▶ [Given material]

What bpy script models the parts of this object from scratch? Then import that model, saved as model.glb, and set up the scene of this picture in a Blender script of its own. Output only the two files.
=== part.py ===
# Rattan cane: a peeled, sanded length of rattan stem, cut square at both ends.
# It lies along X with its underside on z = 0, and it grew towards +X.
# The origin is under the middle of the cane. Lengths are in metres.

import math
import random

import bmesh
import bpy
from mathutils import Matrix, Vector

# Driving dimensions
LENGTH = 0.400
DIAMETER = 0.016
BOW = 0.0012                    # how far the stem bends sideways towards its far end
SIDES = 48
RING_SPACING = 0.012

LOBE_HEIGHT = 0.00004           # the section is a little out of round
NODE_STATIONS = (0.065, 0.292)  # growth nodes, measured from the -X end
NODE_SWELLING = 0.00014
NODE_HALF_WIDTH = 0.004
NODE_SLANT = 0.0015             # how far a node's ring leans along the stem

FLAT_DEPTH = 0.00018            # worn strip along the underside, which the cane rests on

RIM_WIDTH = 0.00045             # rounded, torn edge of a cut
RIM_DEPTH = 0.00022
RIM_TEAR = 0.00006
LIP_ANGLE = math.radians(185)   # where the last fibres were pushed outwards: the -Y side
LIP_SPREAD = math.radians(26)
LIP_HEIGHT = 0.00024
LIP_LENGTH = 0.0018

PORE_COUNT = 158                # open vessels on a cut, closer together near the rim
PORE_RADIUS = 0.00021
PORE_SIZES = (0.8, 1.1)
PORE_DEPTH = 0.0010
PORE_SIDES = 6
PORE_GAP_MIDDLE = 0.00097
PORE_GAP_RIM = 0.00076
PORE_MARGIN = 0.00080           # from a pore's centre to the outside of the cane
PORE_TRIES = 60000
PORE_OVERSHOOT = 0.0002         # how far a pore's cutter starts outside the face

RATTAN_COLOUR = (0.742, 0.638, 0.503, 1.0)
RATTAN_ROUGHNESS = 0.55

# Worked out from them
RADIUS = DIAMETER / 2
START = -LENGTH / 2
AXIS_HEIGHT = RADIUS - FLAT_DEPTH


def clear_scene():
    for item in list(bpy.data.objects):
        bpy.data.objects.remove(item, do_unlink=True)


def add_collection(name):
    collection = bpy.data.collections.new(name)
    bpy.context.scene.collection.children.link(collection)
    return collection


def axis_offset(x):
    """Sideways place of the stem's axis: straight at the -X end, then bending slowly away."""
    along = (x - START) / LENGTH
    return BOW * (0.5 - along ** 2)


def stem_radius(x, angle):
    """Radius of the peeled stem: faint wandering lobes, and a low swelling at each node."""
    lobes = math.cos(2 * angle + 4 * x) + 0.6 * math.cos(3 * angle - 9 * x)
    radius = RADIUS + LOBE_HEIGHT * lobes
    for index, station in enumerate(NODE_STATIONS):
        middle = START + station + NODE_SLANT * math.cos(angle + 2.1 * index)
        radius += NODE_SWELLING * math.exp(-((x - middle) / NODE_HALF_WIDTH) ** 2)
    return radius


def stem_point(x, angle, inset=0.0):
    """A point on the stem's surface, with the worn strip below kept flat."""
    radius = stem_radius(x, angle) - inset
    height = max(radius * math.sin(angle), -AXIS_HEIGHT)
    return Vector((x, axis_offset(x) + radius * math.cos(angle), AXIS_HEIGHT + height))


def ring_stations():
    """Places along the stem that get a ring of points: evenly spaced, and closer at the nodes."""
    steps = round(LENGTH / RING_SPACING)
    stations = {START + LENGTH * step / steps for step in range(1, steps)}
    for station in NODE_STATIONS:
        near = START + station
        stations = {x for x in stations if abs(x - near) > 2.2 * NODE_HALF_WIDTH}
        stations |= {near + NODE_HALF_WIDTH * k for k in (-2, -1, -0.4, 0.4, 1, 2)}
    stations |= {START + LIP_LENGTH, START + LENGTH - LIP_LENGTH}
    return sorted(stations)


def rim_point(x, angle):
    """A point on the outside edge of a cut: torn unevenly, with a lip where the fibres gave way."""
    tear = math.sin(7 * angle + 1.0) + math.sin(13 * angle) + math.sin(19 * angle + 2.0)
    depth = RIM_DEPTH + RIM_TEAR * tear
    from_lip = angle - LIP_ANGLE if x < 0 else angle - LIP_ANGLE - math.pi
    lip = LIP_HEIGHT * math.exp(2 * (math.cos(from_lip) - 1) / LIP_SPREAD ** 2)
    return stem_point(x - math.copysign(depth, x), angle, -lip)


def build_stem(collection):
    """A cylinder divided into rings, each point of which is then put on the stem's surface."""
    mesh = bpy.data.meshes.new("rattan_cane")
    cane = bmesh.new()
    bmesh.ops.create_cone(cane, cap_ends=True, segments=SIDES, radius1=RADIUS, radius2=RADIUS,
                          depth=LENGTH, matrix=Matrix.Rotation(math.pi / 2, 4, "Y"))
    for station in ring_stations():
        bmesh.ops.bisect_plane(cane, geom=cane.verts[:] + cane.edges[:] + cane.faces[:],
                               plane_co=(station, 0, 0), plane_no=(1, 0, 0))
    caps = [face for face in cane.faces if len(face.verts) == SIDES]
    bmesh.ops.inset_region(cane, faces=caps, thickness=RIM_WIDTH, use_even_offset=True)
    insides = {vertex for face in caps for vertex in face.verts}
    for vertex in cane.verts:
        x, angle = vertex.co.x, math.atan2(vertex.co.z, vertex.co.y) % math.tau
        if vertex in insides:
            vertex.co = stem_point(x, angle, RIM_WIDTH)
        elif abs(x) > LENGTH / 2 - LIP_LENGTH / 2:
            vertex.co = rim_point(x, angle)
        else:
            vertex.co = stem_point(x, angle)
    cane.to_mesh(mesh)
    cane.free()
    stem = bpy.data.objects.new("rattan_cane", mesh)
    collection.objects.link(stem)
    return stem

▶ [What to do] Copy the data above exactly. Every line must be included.

▶ [Reply to the task]
What bpy script models the parts of this object from scratch? Then import that model, saved as model.glb, and set up the scene of this picture in a Blender script of its own. Output only the two files.
=== part.py ===
# Rattan cane: a peeled, sanded length of rattan stem, cut square at both ends.
# It lies along X with its underside on z = 0, and it grew towards +X.
# The origin is under the middle of the cane. Lengths are in metres.

import math
import random

import bmesh
import bpy
from mathutils import Matrix, Vector

# Driving dimensions
LENGTH = 0.400
DIAMETER = 0.016
BOW = 0.0012                    # how far the stem bends sideways towards its far end
SIDES = 48
RING_SPACING = 0.012

LOBE_HEIGHT = 0.00004           # the section is a little out of round
NODE_STATIONS = (0.065, 0.292)  # growth nodes, measured from the -X end
NODE_SWELLING = 0.00014
NODE_HALF_WIDTH = 0.004
NODE_SLANT = 0.0015             # how far a node's ring leans along the stem

FLAT_DEPTH = 0.00018            # worn strip along the underside, which the cane rests on

RIM_WIDTH = 0.00045             # rounded, torn edge of a cut
RIM_DEPTH = 0.00022
RIM_TEAR = 0.00006
LIP_ANGLE = math.radians(185)   # where the last fibres were pushed outwards: the -Y side
LIP_SPREAD = math.radians(26)
LIP_HEIGHT = 0.00024
LIP_LENGTH = 0.0018

PORE_COUNT = 158                # open vessels on a cut, closer together near the rim
PORE_RADIUS = 0.00021
PORE_SIZES = (0.8, 1.1)
PORE_DEPTH = 0.0010
PORE_SIDES = 6
PORE_GAP_MIDDLE = 0.00097
PORE_GAP_RIM = 0.00076
PORE_MARGIN = 0.00080           # from a pore's centre to the outside of the cane
PORE_TRIES = 60000
PORE_OVERSHOOT = 0.0002         # how far a pore's cutter starts outside the face

RATTAN_COLOUR = (0.742, 0.638, 0.503, 1.0)
RATTAN_ROUGHNESS = 0.55

# Worked out from them
RADIUS = DIAMETER / 2
START = -LENGTH / 2
AXIS_HEIGHT = RADIUS - FLAT_DEPTH


def clear_scene():
    for item in list(bpy.data.objects):
        bpy.data.objects.remove(item, do_unlink=True)


def add_collection(name):
    collection = bpy.data.collections.new(name)
    bpy.context.scene.collection.children.link(collection)
    return collection


def axis_offset(x):
    """Sideways place of the stem's axis: straight at the -X end, then bending slowly away."""
    along = (x - START) / LENGTH
    return BOW * (0.5 - along ** 2)


def stem_radius(x, angle):
    """Radius of the peeled stem: faint wandering lobes, and a low swelling at each node."""
    lobes = math.cos(2 * angle + 4 * x) + 0.6 * math.cos(3 * angle - 9 * x)
    radius = RADIUS + LOBE_HEIGHT * lobes
    for index, station in enumerate(NODE_STATIONS):
        middle = START + station + NODE_SLANT * math.cos(angle + 2.1 * index)
        radius += NODE_SWELLING * math.exp(-((x - middle) / NODE_HALF_WIDTH) ** 2)
    return radius


def stem_point(x, angle, inset=0.0):
    """A point on the stem's surface, with the worn strip below kept flat."""
    radius = stem_radius(x, angle) - inset
    height = max(radius * math.sin(angle), -AXIS_HEIGHT)
    return Vector((x, axis_offset(x) + radius * math.cos(angle), AXIS_HEIGHT + height))


def ring_stations():
    """Places along the stem that get a ring of points: evenly spaced, and closer at the nodes."""
    steps = round(LENGTH / RING_SPACING)
    stations = {START + LENGTH * step / steps for step in range(1, steps)}
    for station in NODE_STATIONS:
        near = START + station
        stations = {x for x in stations if abs(x - near) > 2.2 * NODE_HALF_WIDTH}
        stations |= {near + NODE_HALF_WIDTH * k for k in (-2, -1, -0.4, 0.4, 1, 2)}
    stations |= {START + LIP_LENGTH, START + LENGTH - LIP_LENGTH}
    return sorted(stations)


def rim_point(x, angle):
    """A point on the outside edge of a cut: torn unevenly, with a lip where the fibres gave way."""
    tear = math.sin(7 * angle + 1.0) + math.sin(13 * angle) + math.sin(19 * angle + 2.0)
    depth = RIM_DEPTH + RIM_TEAR * tear
    from_lip = angle - LIP_ANGLE if x < 0 else angle - LIP_ANGLE - math.pi
    lip = LIP_HEIGHT * math.exp(2 * (math.cos(from_lip) - 1) / LIP_SPREAD ** 2)
    return stem_point(x - math.copysign(depth, x), angle, -lip)


def build_stem(collection):
    """A cylinder divided into rings, each point of which is then put on the stem's surface."""
    mesh = bpy.data.meshes.new("rattan_cane")
    cane = bmesh.new()
    bmesh.ops.create_cone(cane, cap_ends=True, segments=SIDES, radius1=RADIUS, radius2=RADIUS,
                          depth=LENGTH, matrix=Matrix.Rotation(math.pi / 2, 4, "Y"))
    for station in ring_stations():
        bmesh.ops.bisect_plane(cane, geom=cane.verts[:] + cane.edges[:] + cane.faces[:],
                               plane_co=(station, 0, 0), plane_no=(1, 0, 0))
    caps = [face for face in cane.faces if len(face.verts) == SIDES]
    bmesh.ops.inset_region(cane, faces=caps, thickness=RIM_WIDTH, use_even_offset=True)
    insides = {vertex for face in caps for vertex in face.verts}
    for vertex in cane.verts:
        x, angle = vertex.co.x, math.atan2(vertex.co.z, vertex.co.y) % math.tau
        if vertex in insides:
            vertex.co = stem_point(x, angle, RIM_WIDTH)
        elif abs(x) > LENGTH / 2 - LIP_LENGTH / 2:
            vertex.co = rim_point(x, angle)
        else:
            vertex.co = stem_point(x, angle)
    cane.to_mesh(mesh)
    cane.free()
    stem = bpy.data.objects.new("rattan_cane", mesh)
    collection.objects.link(stem)
    return stem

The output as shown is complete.